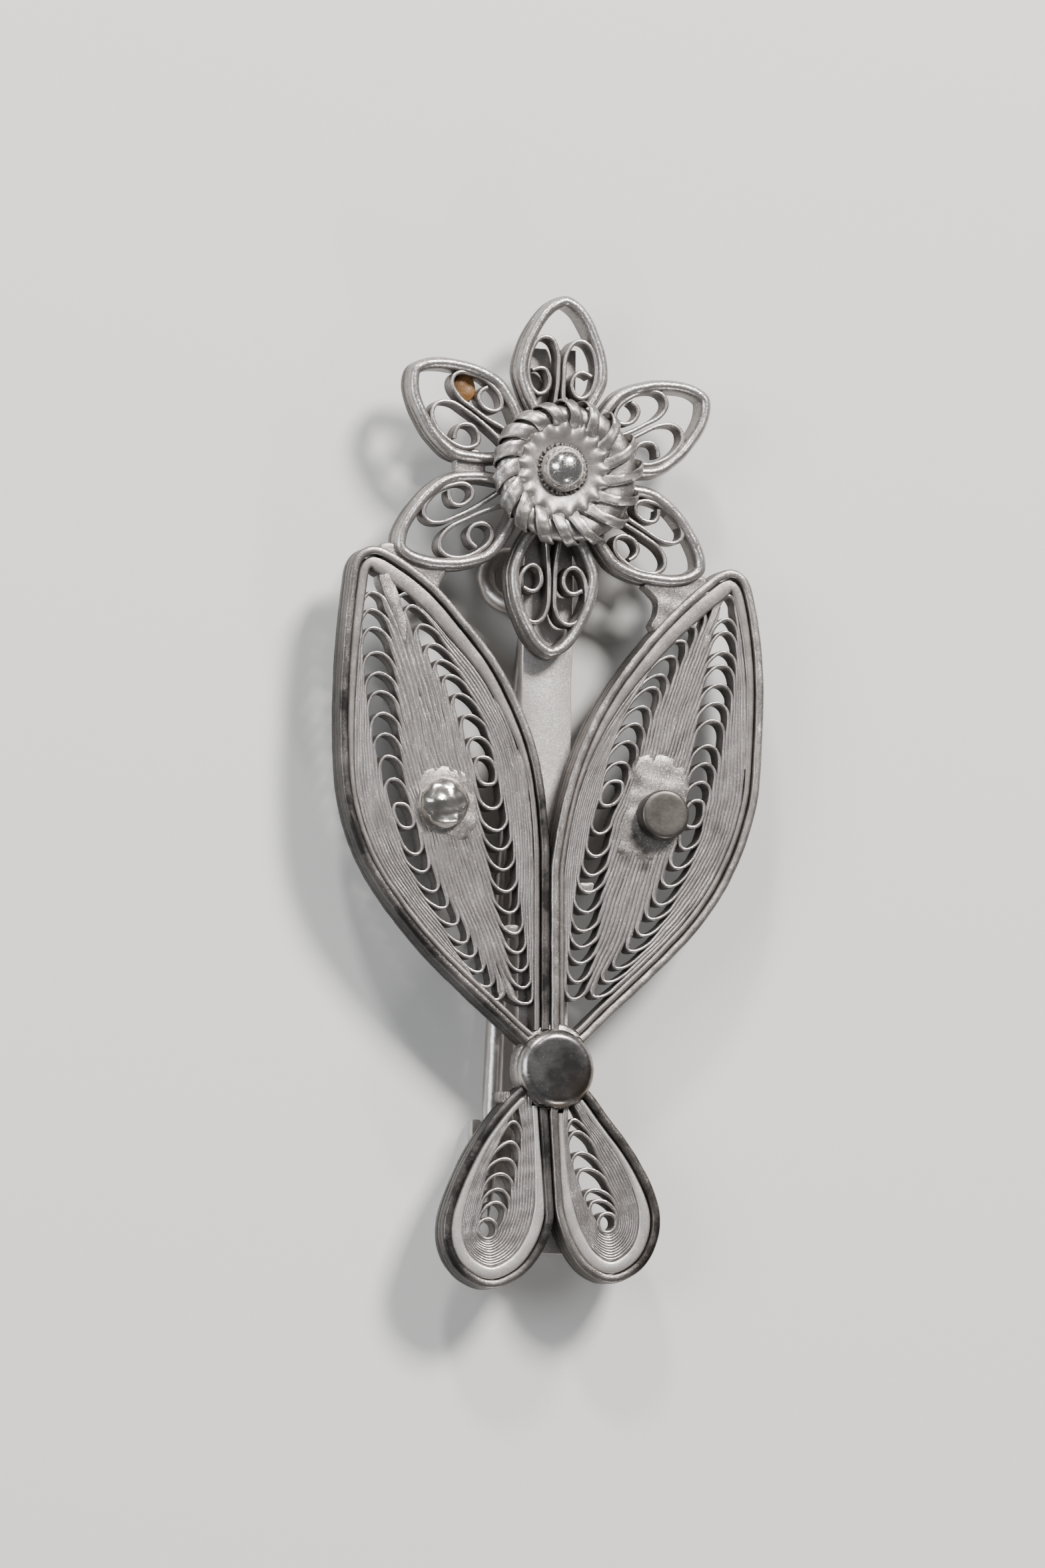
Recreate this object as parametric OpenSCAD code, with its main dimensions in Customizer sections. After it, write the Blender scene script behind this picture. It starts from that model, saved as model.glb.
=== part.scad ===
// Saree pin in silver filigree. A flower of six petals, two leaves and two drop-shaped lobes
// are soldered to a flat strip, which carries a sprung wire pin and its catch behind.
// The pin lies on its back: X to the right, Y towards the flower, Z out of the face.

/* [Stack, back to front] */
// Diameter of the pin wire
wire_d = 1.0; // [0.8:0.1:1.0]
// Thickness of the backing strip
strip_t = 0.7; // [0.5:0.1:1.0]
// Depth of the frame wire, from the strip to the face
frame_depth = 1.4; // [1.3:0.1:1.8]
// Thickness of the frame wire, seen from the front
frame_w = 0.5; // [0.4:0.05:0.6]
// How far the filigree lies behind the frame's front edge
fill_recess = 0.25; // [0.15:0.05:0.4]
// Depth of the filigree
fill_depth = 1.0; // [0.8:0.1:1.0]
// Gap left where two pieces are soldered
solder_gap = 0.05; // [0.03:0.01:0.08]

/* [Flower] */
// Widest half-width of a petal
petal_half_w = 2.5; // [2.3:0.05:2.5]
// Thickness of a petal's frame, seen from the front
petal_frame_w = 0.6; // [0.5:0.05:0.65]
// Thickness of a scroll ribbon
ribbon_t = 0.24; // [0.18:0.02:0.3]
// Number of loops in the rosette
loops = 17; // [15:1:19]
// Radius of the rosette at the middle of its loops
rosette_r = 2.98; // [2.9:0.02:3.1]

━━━

Copy down the whole of the data above, matching it exactly.

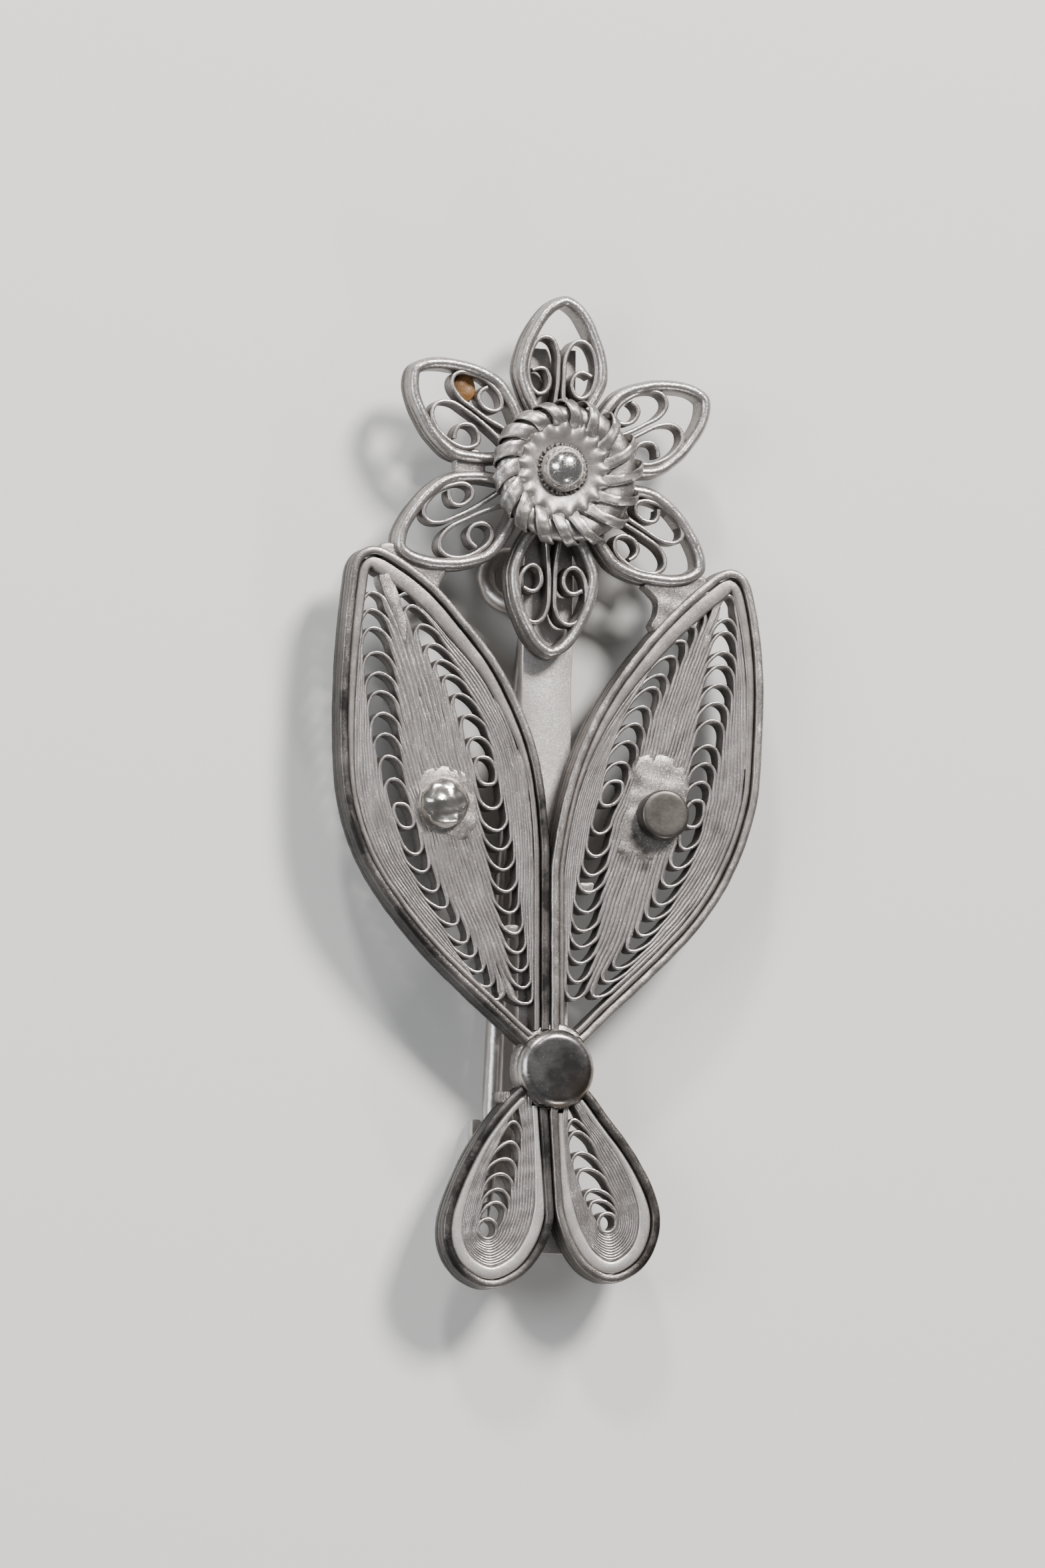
Recreate this object as parametric OpenSCAD code, with its main dimensions in Customizer sections. After it, write the Blender scene script behind this picture. It starts from that model, saved as model.glb.
=== part.scad ===
// Saree pin in silver filigree. A flower of six petals, two leaves and two drop-shaped lobes
// are soldered to a flat strip, which carries a sprung wire pin and its catch behind.
// The pin lies on its back: X to the right, Y towards the flower, Z out of the face.

/* [Stack, back to front] */
// Diameter of the pin wire
wire_d = 1.0; // [0.8:0.1:1.0]
// Thickness of the backing strip
strip_t = 0.7; // [0.5:0.1:1.0]
// Depth of the frame wire, from the strip to the face
frame_depth = 1.4; // [1.3:0.1:1.8]
// Thickness of the frame wire, seen from the front
frame_w = 0.5; // [0.4:0.05:0.6]
// How far the filigree lies behind the frame's front edge
fill_recess = 0.25; // [0.15:0.05:0.4]
// Depth of the filigree
fill_depth = 1.0; // [0.8:0.1:1.0]
// Gap left where two pieces are soldered
solder_gap = 0.05; // [0.03:0.01:0.08]

/* [Flower] */
// Widest half-width of a petal
petal_half_w = 2.5; // [2.3:0.05:2.5]
// Thickness of a petal's frame, seen from the front
petal_frame_w = 0.6; // [0.5:0.05:0.65]
// Thickness of a scroll ribbon
ribbon_t = 0.24; // [0.18:0.02:0.3]
// Number of loops in the rosette
loops = 17; // [15:1:19]
// Radius of the rosette at the middle of its loops
rosette_r = 2.98; // [2.9:0.02:3.1]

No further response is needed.